STATED GOAL: Repeat, exactly, the run of lines that opens with the line containing "const papayaHalf = new THREE.Group();" and closes with the line containing "obj.parent = empty", and leave all other lines out.

── DATA FOR THIS TASK

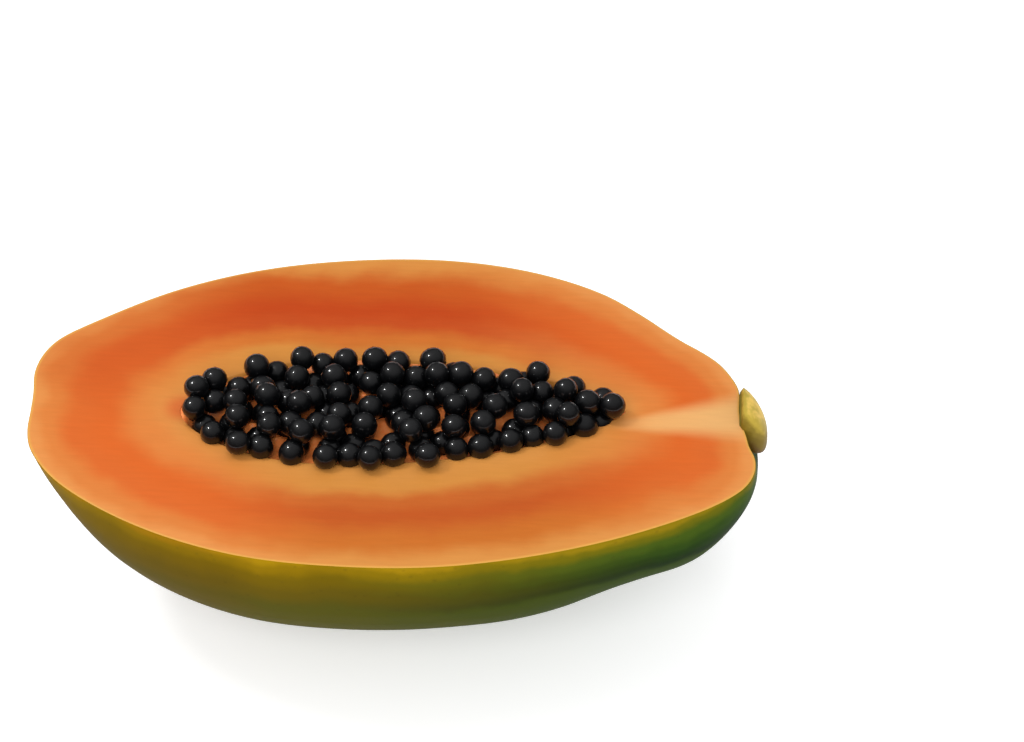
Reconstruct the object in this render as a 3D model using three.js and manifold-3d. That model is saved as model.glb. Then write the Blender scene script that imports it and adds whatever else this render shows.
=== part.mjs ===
// Half of a ripe papaya, cut lengthwise, with its skin on, its seed cavity heaped with seeds and the stub of
// the fruit stalk still on one end.
// Millimetres. X runs along the fruit from the blossom end to the stalk, Z is up and the cut face looks up.
// The pieces are shaped with Z = 0 on the cut face, and the last lines stand them on the ground.
import * as THREE from "three";
import { ParametricGeometry } from "three/addons/geometries/ParametricGeometry.js";
import { mergeVertices } from "three/addons/utils/BufferGeometryUtils.js";
import Module from "manifold-3d";

const wasm = await Module();
wasm.setup();

// Fruit
const halfLength = 92;
const farRadius = 55.2; // core line to the far side, on the cut face
const nearRadius = 57.2;
const underRadius = 58.2; // core line to the lowest point of the skin
const ribDepth = 0.014; // of the radius: five soft ribs run along a papaya
const ribCount = 5;
const restSlice = 0.7; // what is pressed flat where the fruit stands
const fruitStations = 48;
const fruitSides = 48;

// Seed cavity: an outline on the cut face and a bowl under it. The four powers say how full its curves are.
const cavityWidest = -10; // along the fruit, where the cavity is widest
const cavityToBlossom = 44.5;
const cavityToStalk = 71.5;
const cavityHalfWidth = 20.5;
const cavityDepth = 23;
const cavityCentreAside = -3.3; // across the fruit, at the widest place
const cavityDrift = 0.05; // how far the centre line moves aside for each millimetre along
const cavityLip = 0.35; // the rolled lip starts this far over the cut face
const blossomPower = 0.6; // outline towards the blossom, blunt
const stalkPower = 0.74; // outline towards the stalk, pointed
const depthPower = 0.85; // depth against width along the fruit
const bowlPower = 1.25; // section across
const cavityStations = 32;
const cavitySides = 26;

// Seeds
const seedRadius = 3.3;
const seedPitch = 6.6;
const rowPitch = 0.88 * seedPitch; // staggered rows lie closer than the seeds in a row
const rowReach = 0.86; // of the cavity's half width
const moundHeight = 2.6; // middles of the top seeds over the cut face
const seedStray = { along: 2, aside: 1.4, lift: 1.8 }; // how far a seed is out of line, from end to end
const heapLengthShare = 0.97; // the heap's outline is the cavity's, drawn in a little
const heapWidthShare = 0.94;
const heapStations = 74;
const heapSides = 38;
const heapUnderShare = 0.16; // of the steps round the heap, those that go to the wall under it

// Stalk stub
const stubRadius = 7.6;
const stubHeight = 7.3;
const stubFoot = { x: 0.956 * halfLength, y: 2.2, z: -2.4 }; // the middle of its foot
const stubLean = 3.4; // how far its tip leans down, and as far towards the near side
const stubLeanPower = 1.3; // over 1, so that the stub curves
const stubRidges = 5;
const stubRidgeDepth = 0.03; // of the radius
const stubSides = 26;
const stubRings = 9;

const touchGap = 0.3; // clearance between pieces that touch
const seedGap = 2.5 * touchGap; // the seeds lie looser than that on the cavity's wall
const sharedWithin = 1e-3; // corners closer than this are one

// Three lines from the blossom end to the stalk end on the skin: [share of the half length, share of the
// radius on that side]. The far and near ones are the cut face's two edges, the third runs underneath.
const farLine = [
  [-0.978, 0], [-0.993, 0.145], [-0.957, 0.308], [-0.848, 0.471], [-0.62, 0.73], [-0.337, 0.913],
  [0.054, 1], [0.348, 0.944], [0.576, 0.792], [0.696, 0.625], [0.772, 0.496], [0.87, 0.384],
  [0.939, 0.217], [0.952, 0.072], [0.952, 0],
];
const nearLine = [
  [-0.978, 0], [-0.97, 0.14], [-0.963, 0.332], [-0.902, 0.498], [-0.783, 0.664], [-0.576, 0.846],
  [-0.326, 0.967], [-0.033, 1], [0.217, 0.97], [0.511, 0.851], [0.761, 0.682], [0.935, 0.507],
  [0.996, 0.385], [1.002, 0.245], [0.967, 0.122], [0.952, 0],
];
const underLine = [
  [-0.978, 0], [-0.935, 0.1], [-0.861, 0.385], [-0.814, 0.545], [-0.735, 0.711], [-0.607, 0.849],
  [-0.461, 0.939], [-0.291, 0.991], [-0.024, 1], [0.208, 0.967], [0.378, 0.925], [0.508, 0.86],
  [0.624, 0.772], [0.735, 0.709], [0.847, 0.654], [0.93, 0.533], [0.997, 0.354], [1.028, 0.175],
  [0.999, 0.063], [0.952, 0],
];

// A closed geometry as a solid: vertices shared, and the triangles that shrink to nothing at a pole left out.
function solidOf(geometry) {
  geometry.deleteAttribute("normal");
  geometry.deleteAttribute("uv");
  const merged = mergeVertices(geometry, sharedWithin);
  const corners = merged.index.array;
  const kept = [];
  for (let i = 0; i < corners.length; i += 3) {
    const [a, b, c] = corners.subarray(i, i + 3);
    if (a !== b && b !== c && c !== a) kept.push(a, b, c);
  }
  const vertProperties = merged.attributes.position.array;
  return new wasm.Manifold(new wasm.Mesh({ numProp: 3, vertProperties, triVerts: new Uint32Array(kept) }));
}

function geometryOf(solid) {
  const mesh = solid.getMesh();
  const geometry = new THREE.BufferGeometry();
  geometry.setAttribute("position", new THREE.BufferAttribute(mesh.vertProperties, 3));
  geometry.setIndex(new THREE.BufferAttribute(mesh.triVerts, 1));
  geometry.computeVertexNormals();
  return geometry;
}

function skinLine(points, radius) {
  const corners = points.map(([along, out]) => new THREE.Vector3(along * halfLength, out * radius, 0));
  return new THREE.CatmullRomCurve3(corners, false, "centripetal");
}

// The whole fruit. Round the core line the skin passes from the near line through the one underneath to the
// far line, and the part over the cut face mirrors the part under it.
function wholeFruit() {
  const far = skinLine(farLine, farRadius);
  const near = skinLine(nearLine, nearRadius);
  const under = skinLine(underLine, underRadius);
  const side = new THREE.Vector3();
  const below = new THREE.Vector3();
  const skin = (around, along, target) => {
    const turn = around * 2 * Math.PI;
    const belowShare = Math.abs(Math.sin(turn));
    (Math.cos(turn) > 0 ? near : far).getPointAt(along, side);
    under.getPointAt(along, below);
    side.lerp(below, belowShare);
    const rib = 1 + ribDepth * belowShare * Math.cos(ribCount * turn);
    target.set(side.x, -side.y * rib * Math.cos(turn), -side.y * rib * Math.sin(turn));
  };
  return solidOf(new ParametricGeometry(skin, fruitSides, fruitStations));
}

function box(width, depth, height, x, y, z) {
  return solidOf(new THREE.BoxGeometry(width, depth, height).translate(x, y, z));
}

const cavityMiddle = (along) => cavityCentreAside + cavityDrift * (along - cavityWidest);

// Half width of the cavity at a place along the fruit.
function cavityHalf(along) {
  const toBlossom = along < cavityWidest;
  const share = (along - cavityWidest) / (toBlossom ? cavityToBlossom : cavityToStalk);
  return cavityHalfWidth * Math.pow(Math.max(0, 1 - share * share), toBlossom ? blossomPower : stalkPower);
}

// Height of the cavity's wall: a bowl across, as deep as its width there asks for, with a soft lip. aside
// runs from -1 to 1 across the cavity.
function cavityFloor(along, aside) {
  const deep = cavityDepth * Math.pow(cavityHalf(along) / cavityHalfWidth, depthPower);
  const bowl = Math.pow(Math.max(0, 1 - aside * aside), bowlPower);
  return cavityLip - (deep + cavityLip) * bowl;
}

// Place along the cavity for a share of its length, stepping closer together near the two tips.
function cavityStation(share) {
  const eased = (1 - Math.cos(Math.PI * share)) / 2;
  return cavityWidest - cavityToBlossom + ((cavityToBlossom + cavityToStalk) * (share + eased)) / 2;
}

// What the cavity takes out of the flesh, domed over the cut face.
function cavityTool() {
  const domeHeight = 12;
  const shape = (around, share, target) => {
    const along = cavityStation(share);
    const turn = around * 2 * Math.PI;
    const aside = -Math.cos(turn);
    const dome = cavityLip - domeHeight * Math.sin(turn) * (cavityHalf(along) / cavityHalfWidth);
    const height = Math.sin(turn) > 0 ? cavityFloor(along, aside) : dome;
    target.set(along, cavityMiddle(along) + aside * cavityHalf(along), height);
  };
  return solidOf(new ParametricGeometry(shape, cavitySides, cavityStations));
}

// A repeatable number from -0.5 to 0.5 for each whole number, with the steps of a fast wave.
function scatter(index) {
  const wavePitch = 12.9898;
  const waveHeight = 43758.5453;
  const wave = Math.sin(index * wavePitch) * waveHeight;
  return wave - Math.floor(wave) - 0.5;
}

// Middles of the seeds that show: staggered rows across the cavity, each seed a little out of line.
function seedPlaces() {
  const places = [];
  const tipGap = 1.5 * seedRadius;
  const first = cavityWidest - cavityToBlossom + tipGap;
  const last = cavityWidest + cavityToStalk - tipGap;
  for (let along = first, row = 0; along <= last; along += rowPitch, row += 1) {
    const reach = rowReach * cavityHalf(along);
    const count = Math.max(1, Math.round((2 * reach) / seedPitch + (row % 2)));
    for (let i = 0; i < count; i += 1) {
      const seed = places.length;
      const spread = count > 1 ? (2 * i) / (count - 1) - 1 : 0;
      places.push({
        x: along + scatter(seed) * seedStray.along,
        y: cavityMiddle(along) + spread * reach + scatter(seed + 500) * seedStray.aside,
        lift: scatter(seed + 900) * seedStray.lift,
      });
    }
  }
  return places;
}

// The heap of seeds as one body: the cavity's own wall below, and above it a low mound with a round bump for
// each seed that shows.
function seedHeap() {
  const bumpPower = 0.6; // near 0.5, a ball's own
  const riseShare = 0.4; // the bumps have their full height past this share of the way in from the outline
  const seeds = seedPlaces();
  const wallHeight = (x, y) => cavityFloor(x, (y - cavityMiddle(x)) / cavityHalf(x)) + seedGap;
  const bumpHeight = (x, y) => {
    let top = 0;
    for (const seed of seeds) {
      const apart = ((x - seed.x) ** 2 + (y - seed.y) ** 2) / seedRadius ** 2;
      if (apart < 1) top = Math.max(top, seed.lift + seedRadius * Math.pow(1 - apart, bumpPower));
    }
    return top;
  };
  const shape = (around, share, target) => {
    const station = cavityStation(share);
    const x = cavityWidest + heapLengthShare * (station - cavityWidest);
    const reach = heapWidthShare * cavityHalf(station);
    const below = around <= heapUnderShare;
    const across = below ? around / heapUnderShare : (1 - around) / (1 - heapUnderShare);
    const aside = below ? -Math.cos(Math.PI * across) : 2 * across - 1;
    const y = cavityMiddle(x) + aside * reach;
    const edge = wallHeight(x, cavityMiddle(x) + reach);
    const inward = Math.sqrt(Math.max(0, 1 - aside * aside) * Math.sin(Math.PI * share));
    const mound = edge + (moundHeight - edge) * inward + bumpHeight(x, y) * Math.min(1, inward / riseShare);
    target.set(x, y, below ? wallHeight(x, y) : mound);
  };
  return solidOf(new ParametricGeometry(shape, heapSides, heapStations));
}

// The stub of the stalk: a short blunt cone with a rounded end and a few soft ridges, drooping to one side.
// With a clearance it is the seat that the fruit has for it.
function stalkStub(clearance) {
  const shares = [[1, 0.12], [0.9, 0.42], [0.66, 0.75], [0.34, 0.95]]; // of the radius, of the height
  const outline = new THREE.SplineCurve([
    new THREE.Vector2(stubRadius + clearance, -clearance),
    ...shares.map(([out, up]) => new THREE.Vector2(stubRadius * out + clearance, stubHeight * up)),
    new THREE.Vector2(0, stubHeight + clearance),
  ]);
  const profile = [new THREE.Vector2(0, -clearance), ...outline.getPoints(stubRings)];
  const geometry = new THREE.LatheGeometry(profile, stubSides);
  const place = geometry.attributes.position;
  for (let i = 0; i < place.count; i += 1) {
    const [across, out, over] = [place.getX(i), place.getY(i), place.getZ(i)];
    const ridge = 1 + stubRidgeDepth * Math.cos(stubRidges * Math.atan2(over, across));
    const lean = stubLean * Math.pow(Math.max(0, out) / stubHeight, stubLeanPower);
    place.setXYZ(i, out, -across * ridge - lean, over * ridge - lean);
  }
  return solidOf(geometry.translate(stubFoot.x, stubFoot.y, stubFoot.z));
}

// Flesh and skin in one: the fruit without its far half, its cavity, the stub's seat and a thin slice off
// the lowest place, where it stands flat.
function papayaBody() {
  const [long, wide, high] = [4 * halfLength, 4 * nearRadius, 2 * underRadius]; // blocks past the fruit
  const knife = box(long, wide, high, 0, 0, high / 2);
  const ground = box(long, wide, high, 0, 0, restSlice - underRadius - high / 2);
  return wholeFruit().subtract(knife).subtract(ground).subtract(cavityTool()).subtract(stalkStub(touchGap));
}

function piece(name, solid, finish) {
  const mesh = new THREE.Mesh(geometryOf(solid), new THREE.MeshStandardMaterial(finish));
  mesh.name = name;
  return mesh;
}

const papayaHalf = new THREE.Group();
papayaHalf.add(piece("flesh_and_skin", papayaBody(), { color: 0xe0813f, roughness: 0.45, metalness: 0 }));
papayaHalf.add(piece("seed_heap", seedHeap(), { color: 0x17171a, roughness: 0.15, metalness: 0 }));
papayaHalf.add(piece("stalk_stub", stalkStub(0), { color: 0xb9ab4a, roughness: 0.6, metalness: 0 }));

// The origin goes to the middle of the underside.
const extent = new THREE.Box3().setFromObject(papayaHalf);
const middle = extent.getCenter(new THREE.Vector3());
papayaHalf.position.set(-middle.x, -middle.y, -extent.min.z);

export default papayaHalf;
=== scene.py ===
import math
import random

import bmesh
import bpy
import numpy as np
from mathutils import Matrix, Vector, noise
from mathutils.kdtree import KDTree


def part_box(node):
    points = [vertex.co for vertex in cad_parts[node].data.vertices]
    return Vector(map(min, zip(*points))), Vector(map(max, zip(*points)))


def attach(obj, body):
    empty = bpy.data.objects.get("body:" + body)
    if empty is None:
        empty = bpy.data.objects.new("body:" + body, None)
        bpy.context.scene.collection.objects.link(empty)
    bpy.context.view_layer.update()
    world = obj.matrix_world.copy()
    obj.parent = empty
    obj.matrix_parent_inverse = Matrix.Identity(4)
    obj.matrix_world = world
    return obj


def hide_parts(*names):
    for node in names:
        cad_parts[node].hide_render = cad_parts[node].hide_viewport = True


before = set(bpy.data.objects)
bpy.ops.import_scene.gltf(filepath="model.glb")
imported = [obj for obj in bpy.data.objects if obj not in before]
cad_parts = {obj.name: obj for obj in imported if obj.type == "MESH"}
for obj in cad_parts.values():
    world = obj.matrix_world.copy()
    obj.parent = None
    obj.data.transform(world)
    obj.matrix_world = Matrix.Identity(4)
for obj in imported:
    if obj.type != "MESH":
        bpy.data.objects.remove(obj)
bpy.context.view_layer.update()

mm = 0.001
fleshLow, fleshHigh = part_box("flesh_and_skin")
cutHeight = fleshHigh.z  # the flat cut face


def linear(hexColour):
    def channel(value):
        share = value / 255
        return share / 12.92 if share <= 0.04045 else ((share + 0.055) / 1.055) ** 2.4

    number = int(hexColour.lstrip("#"), 16)
    return (channel(number >> 16), channel(number >> 8 & 255), channel(number & 255), 1.0)


def addNode(nodes, kind, inputs=None, **settings):
    # a node with its settings, and for each input a value or the output that feeds it
    node = nodes.new("ShaderNode" + kind)
    for name, value in settings.items():
        setattr(node, name, value)
    for name, value in (inputs or {}).items():
        if isinstance(value, bpy.types.NodeSocket):
            nodes.id_data.links.new(value, node.inputs[name])
        else:
            node.inputs[name].default_value = value
    return node


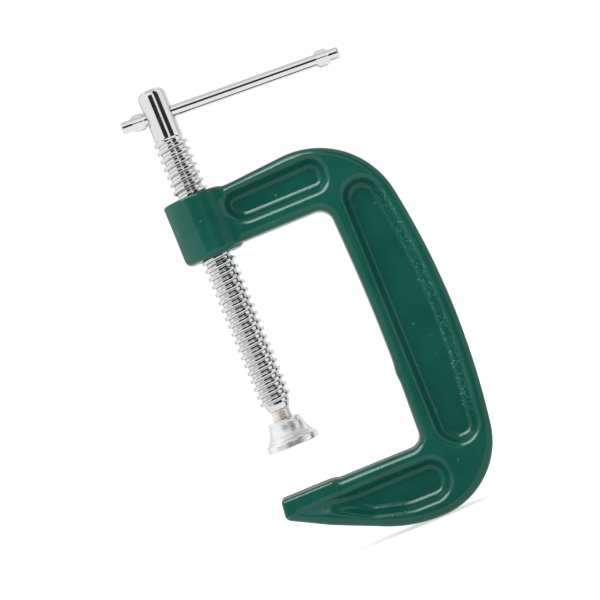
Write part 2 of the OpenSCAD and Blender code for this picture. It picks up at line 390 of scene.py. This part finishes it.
def screw_blank(x, y, z):
    """Crowned head, thread, collar, neck and ball, before the cross hole is drilled."""
    r = np.hypot(x, y)
    ball = np.sqrt(x * x + y * y + (z - BALL_Z) ** 2) - BALL_R
    neck = np.maximum(r - NECK_R, between(z, BALL_Z, COLLAR_BOTTOM + 1))
    foot = either(ball, neck, NECK_FILLET)
    cone = r - COLLAR_R + COLLAR_TAPER * (COLLAR_BOTTOM + COLLAR_HEIGHT - z)
    collar = both(cone, between(z, COLLAR_BOTTOM, COLLAR_BOTTOM + COLLAR_HEIGHT), COLLAR_ROUND)
    thread = thread_distance(x, y, z, SCREW_R, ROOT_R, 0, (0, THREAD_TURNS), CREST_ROUND)
    thread = np.maximum(thread, between(z, THREAD_START, THREAD_END))
    head = both(r - HEAD_R, z - HEAD_TOP, HEAD_CROWN)
    head = both(head, HEAD_BOTTOM - HEAD_LAP - z, HEAD_ROUND)
    rod = either(either(foot, collar, COLLAR_ROUND), thread, THREAD_FILLET)
    return either(rod, head, HEAD_FILLET)


def screw(x, y, z):
    """The screw with the hole for the handle bar through its head."""
    across = x * math.sin(BAR_DROOP) + (z - BAR_Z) * math.cos(BAR_DROOP)
    hole = np.hypot(across, y) - BAR_HOLE_R
    return without(screw_blank(x, y, z), hole, HOLE_ROUND)


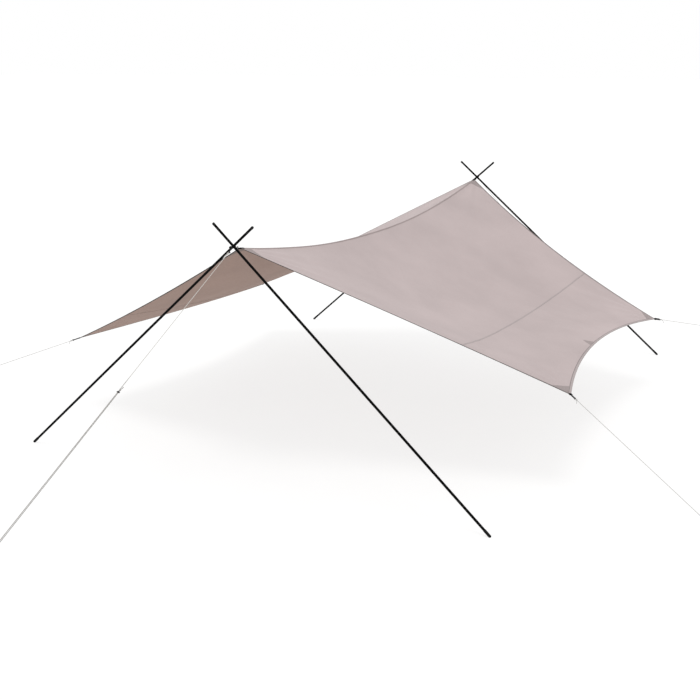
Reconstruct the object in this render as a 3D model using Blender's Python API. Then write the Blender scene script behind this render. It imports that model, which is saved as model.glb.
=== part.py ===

────

ANSWER FOR THIS EXERCISE:
const papayaHalf = new THREE.Group();
papayaHalf.add(piece("flesh_and_skin", papayaBody(), { color: 0xe0813f, roughness: 0.45, metalness: 0 }));
papayaHalf.add(piece("seed_heap", seedHeap(), { color: 0x17171a, roughness: 0.15, metalness: 0 }));
papayaHalf.add(piece("stalk_stub", stalkStub(0), { color: 0xb9ab4a, roughness: 0.6, metalness: 0 }));

// The origin goes to the middle of the underside.
const extent = new THREE.Box3().setFromObject(papayaHalf);
const middle = extent.getCenter(new THREE.Vector3());
papayaHalf.position.set(-middle.x, -middle.y, -extent.min.z);

export default papayaHalf;
=== scene.py ===
import math
import random

import bmesh
import bpy
import numpy as np
from mathutils import Matrix, Vector, noise
from mathutils.kdtree import KDTree


def part_box(node):
    points = [vertex.co for vertex in cad_parts[node].data.vertices]
    return Vector(map(min, zip(*points))), Vector(map(max, zip(*points)))


def attach(obj, body):
    empty = bpy.data.objects.get("body:" + body)
    if empty is None:
        empty = bpy.data.objects.new("body:" + body, None)
        bpy.context.scene.collection.objects.link(empty)
    bpy.context.view_layer.update()
    world = obj.matrix_world.copy()
    obj.parent = empty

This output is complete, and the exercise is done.